To all of the randos: unless you have data... it is just an opinion.

> unless you have data... it is just an opinion

Glib as well, but this one hits home a lot harder. Well said.

I don't disagree with your premise, but I'd argue that saying "there are no original ideas" in the context of a discussion of plagiarism is needlessly reductive. Even though I think I mostly agree with the author here, I think there are legitimate counterarguments that can be made; equating all of the ways someone can cite or build upon an idea with copying something word-for-word and claiming it's your own is not one of them though.
No offense, but you sound like someone who has never built a language model. Anyone who has actually built one understands that there is no copying going on. Just predicting words (tokens actually).
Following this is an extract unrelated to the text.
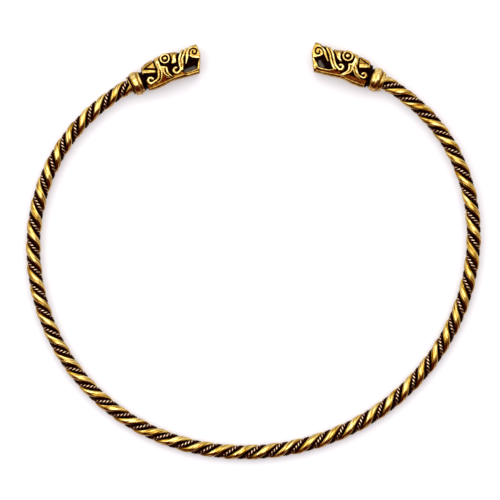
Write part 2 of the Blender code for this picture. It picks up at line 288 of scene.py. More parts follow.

The problem is that people's words are MUCH more predictable then they would like to believe. And that truth upsets them.

In addition to having created models, I also write books and articles. Probably more than most people commenting here. I have a firm grip on what actual copyright law is and the pros and the cons of it.

> No offense, but you sound like someone who has never built a language model. Anyone who has actually built one understands that there is no copying going on. Just predicting words (tokens actually).

> The problem is that people's words are MUCH more predictable then they would like to believe. And that truth upsets them.

I'm not offended. I do think it's a little weird that you seem to think "training on a bunch of stuff that includes a set of words" and then "predicting" those words exactly is somehow okay because theoretically it might be extrapolating the exact same words from combining other ones. I'd argue that if a model trains on data, and then reproduces exactly a large subset of that data, the bar should be pretty high to prove that it's not copying, and "you don't understand because you didn't implement this" is not a good basis for law.

> In addition to having created models, I also write books and articles. Probably more than most people commenting here. I have a firm grip on what actual copyright law is and the pros and the cons of it.

I'm not convinced you have a firm grip on the idea that no matter how smart you may be, "just trust me bro" is a pretty terrible strategy if you're actually intending to convince anyone of anything. If that's not what your goal is here, it's not clear why it's worth your time to respond to other people's comments when you clearly have so many other productive ways to spend your time.